Do this:
Write out the listing exactly as it is given.

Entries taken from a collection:
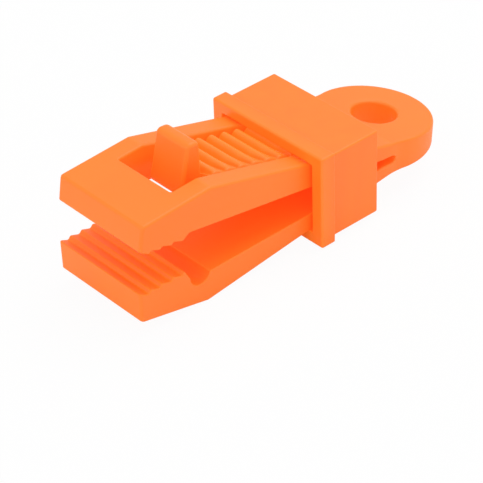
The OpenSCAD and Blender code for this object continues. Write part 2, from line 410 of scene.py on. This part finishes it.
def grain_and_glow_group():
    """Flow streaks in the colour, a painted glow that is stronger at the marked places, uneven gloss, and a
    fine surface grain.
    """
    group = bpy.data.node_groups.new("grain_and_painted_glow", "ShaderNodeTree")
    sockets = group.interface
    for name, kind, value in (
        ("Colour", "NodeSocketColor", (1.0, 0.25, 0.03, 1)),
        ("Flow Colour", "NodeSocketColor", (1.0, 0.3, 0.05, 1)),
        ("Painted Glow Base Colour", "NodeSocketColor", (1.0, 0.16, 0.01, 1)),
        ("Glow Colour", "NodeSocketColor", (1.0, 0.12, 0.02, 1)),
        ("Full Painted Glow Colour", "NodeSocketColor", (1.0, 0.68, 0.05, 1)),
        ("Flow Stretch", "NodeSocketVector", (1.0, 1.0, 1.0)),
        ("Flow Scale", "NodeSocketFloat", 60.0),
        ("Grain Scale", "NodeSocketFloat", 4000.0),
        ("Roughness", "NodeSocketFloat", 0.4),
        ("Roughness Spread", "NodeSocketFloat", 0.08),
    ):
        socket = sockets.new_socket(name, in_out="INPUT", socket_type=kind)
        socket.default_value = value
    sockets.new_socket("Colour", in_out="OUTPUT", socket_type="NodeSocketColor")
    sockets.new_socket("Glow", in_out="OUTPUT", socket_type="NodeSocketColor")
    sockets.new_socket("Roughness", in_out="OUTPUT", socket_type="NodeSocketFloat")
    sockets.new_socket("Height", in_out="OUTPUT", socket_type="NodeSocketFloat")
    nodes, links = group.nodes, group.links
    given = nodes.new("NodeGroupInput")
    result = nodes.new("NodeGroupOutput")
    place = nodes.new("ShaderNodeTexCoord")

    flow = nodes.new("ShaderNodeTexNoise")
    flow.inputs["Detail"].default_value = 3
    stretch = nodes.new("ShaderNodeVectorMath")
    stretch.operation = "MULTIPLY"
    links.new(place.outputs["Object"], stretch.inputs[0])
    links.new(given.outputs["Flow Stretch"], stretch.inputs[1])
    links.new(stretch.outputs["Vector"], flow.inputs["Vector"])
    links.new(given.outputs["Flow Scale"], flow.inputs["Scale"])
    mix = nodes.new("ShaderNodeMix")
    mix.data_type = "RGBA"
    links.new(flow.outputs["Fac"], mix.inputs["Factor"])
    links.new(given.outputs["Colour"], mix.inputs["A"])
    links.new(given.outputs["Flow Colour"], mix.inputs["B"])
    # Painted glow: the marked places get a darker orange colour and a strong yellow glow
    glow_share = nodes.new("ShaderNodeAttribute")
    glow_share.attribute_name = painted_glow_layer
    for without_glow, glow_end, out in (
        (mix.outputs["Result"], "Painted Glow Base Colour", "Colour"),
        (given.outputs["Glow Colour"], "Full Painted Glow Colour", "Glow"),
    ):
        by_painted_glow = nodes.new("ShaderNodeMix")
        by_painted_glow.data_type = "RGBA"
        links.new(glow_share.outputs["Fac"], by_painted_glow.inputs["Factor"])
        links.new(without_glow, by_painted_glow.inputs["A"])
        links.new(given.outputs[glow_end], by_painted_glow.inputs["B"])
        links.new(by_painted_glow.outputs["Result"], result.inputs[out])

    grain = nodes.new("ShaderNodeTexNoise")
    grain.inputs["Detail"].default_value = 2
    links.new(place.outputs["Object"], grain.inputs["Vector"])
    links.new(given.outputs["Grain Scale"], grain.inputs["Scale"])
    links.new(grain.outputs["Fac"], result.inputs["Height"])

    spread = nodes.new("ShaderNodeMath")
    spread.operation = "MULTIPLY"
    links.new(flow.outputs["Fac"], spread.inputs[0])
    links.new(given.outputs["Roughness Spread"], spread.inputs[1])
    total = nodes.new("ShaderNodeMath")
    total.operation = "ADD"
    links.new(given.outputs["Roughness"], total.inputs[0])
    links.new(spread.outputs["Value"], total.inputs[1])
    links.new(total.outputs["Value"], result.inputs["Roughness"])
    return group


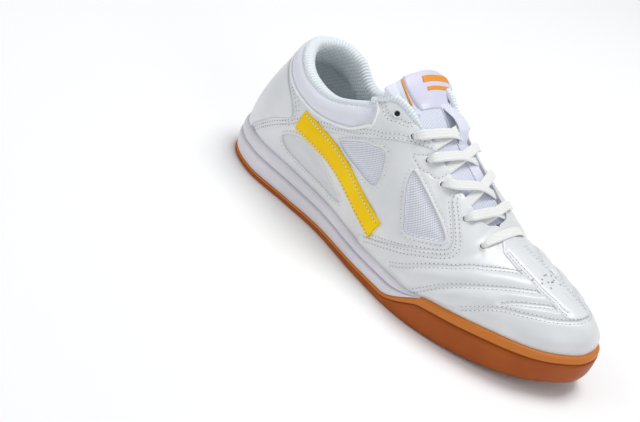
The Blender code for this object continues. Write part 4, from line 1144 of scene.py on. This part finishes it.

Answer in full:
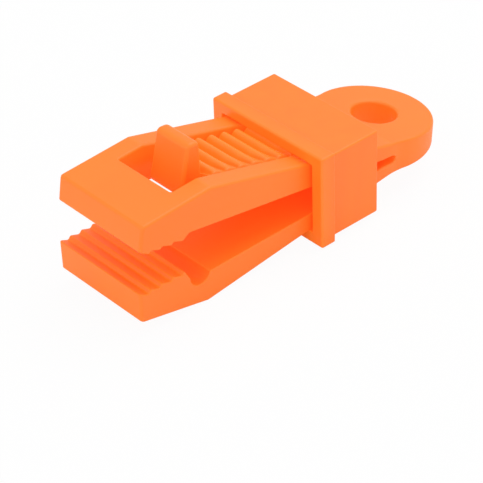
The OpenSCAD and Blender code for this object continues. Write part 2, from line 410 of scene.py on. This part finishes it.
def grain_and_glow_group():
    """Flow streaks in the colour, a painted glow that is stronger at the marked places, uneven gloss, and a
    fine surface grain.
    """
    group = bpy.data.node_groups.new("grain_and_painted_glow", "ShaderNodeTree")
    sockets = group.interface
    for name, kind, value in (
        ("Colour", "NodeSocketColor", (1.0, 0.25, 0.03, 1)),
        ("Flow Colour", "NodeSocketColor", (1.0, 0.3, 0.05, 1)),
        ("Painted Glow Base Colour", "NodeSocketColor", (1.0, 0.16, 0.01, 1)),
        ("Glow Colour", "NodeSocketColor", (1.0, 0.12, 0.02, 1)),
        ("Full Painted Glow Colour", "NodeSocketColor", (1.0, 0.68, 0.05, 1)),
        ("Flow Stretch", "NodeSocketVector", (1.0, 1.0, 1.0)),
        ("Flow Scale", "NodeSocketFloat", 60.0),
        ("Grain Scale", "NodeSocketFloat", 4000.0),
        ("Roughness", "NodeSocketFloat", 0.4),
        ("Roughness Spread", "NodeSocketFloat", 0.08),
    ):
        socket = sockets.new_socket(name, in_out="INPUT", socket_type=kind)
        socket.default_value = value
    sockets.new_socket("Colour", in_out="OUTPUT", socket_type="NodeSocketColor")
    sockets.new_socket("Glow", in_out="OUTPUT", socket_type="NodeSocketColor")
    sockets.new_socket("Roughness", in_out="OUTPUT", socket_type="NodeSocketFloat")
    sockets.new_socket("Height", in_out="OUTPUT", socket_type="NodeSocketFloat")
    nodes, links = group.nodes, group.links
    given = nodes.new("NodeGroupInput")
    result = nodes.new("NodeGroupOutput")
    place = nodes.new("ShaderNodeTexCoord")

    flow = nodes.new("ShaderNodeTexNoise")
    flow.inputs["Detail"].default_value = 3
    stretch = nodes.new("ShaderNodeVectorMath")
    stretch.operation = "MULTIPLY"
    links.new(place.outputs["Object"], stretch.inputs[0])
    links.new(given.outputs["Flow Stretch"], stretch.inputs[1])
    links.new(stretch.outputs["Vector"], flow.inputs["Vector"])
    links.new(given.outputs["Flow Scale"], flow.inputs["Scale"])
    mix = nodes.new("ShaderNodeMix")
    mix.data_type = "RGBA"
    links.new(flow.outputs["Fac"], mix.inputs["Factor"])
    links.new(given.outputs["Colour"], mix.inputs["A"])
    links.new(given.outputs["Flow Colour"], mix.inputs["B"])
    # Painted glow: the marked places get a darker orange colour and a strong yellow glow
    glow_share = nodes.new("ShaderNodeAttribute")
    glow_share.attribute_name = painted_glow_layer
    for without_glow, glow_end, out in (
        (mix.outputs["Result"], "Painted Glow Base Colour", "Colour"),
        (given.outputs["Glow Colour"], "Full Painted Glow Colour", "Glow"),
    ):
        by_painted_glow = nodes.new("ShaderNodeMix")
        by_painted_glow.data_type = "RGBA"
        links.new(glow_share.outputs["Fac"], by_painted_glow.inputs["Factor"])
        links.new(without_glow, by_painted_glow.inputs["A"])
        links.new(given.outputs[glow_end], by_painted_glow.inputs["B"])
        links.new(by_painted_glow.outputs["Result"], result.inputs[out])

    grain = nodes.new("ShaderNodeTexNoise")
    grain.inputs["Detail"].default_value = 2
    links.new(place.outputs["Object"], grain.inputs["Vector"])
    links.new(given.outputs["Grain Scale"], grain.inputs["Scale"])
    links.new(grain.outputs["Fac"], result.inputs["Height"])

    spread = nodes.new("ShaderNodeMath")
    spread.operation = "MULTIPLY"
    links.new(flow.outputs["Fac"], spread.inputs[0])
    links.new(given.outputs["Roughness Spread"], spread.inputs[1])
    total = nodes.new("ShaderNodeMath")
    total.operation = "ADD"
    links.new(given.outputs["Roughness"], total.inputs[0])
    links.new(spread.outputs["Value"], total.inputs[1])
    links.new(total.outputs["Value"], result.inputs["Roughness"])
    return group


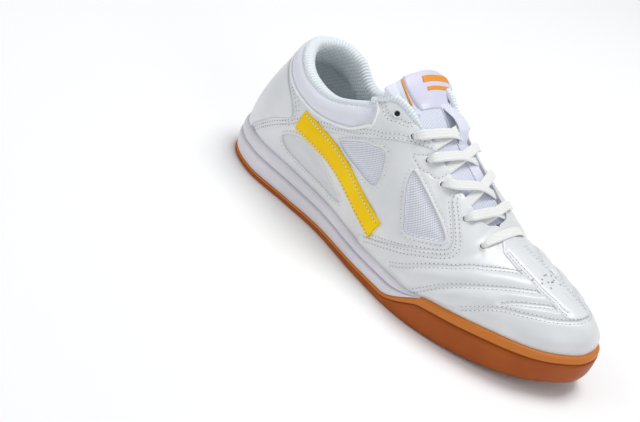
The Blender code for this object continues. Write part 4, from line 1144 of scene.py on. This part finishes it.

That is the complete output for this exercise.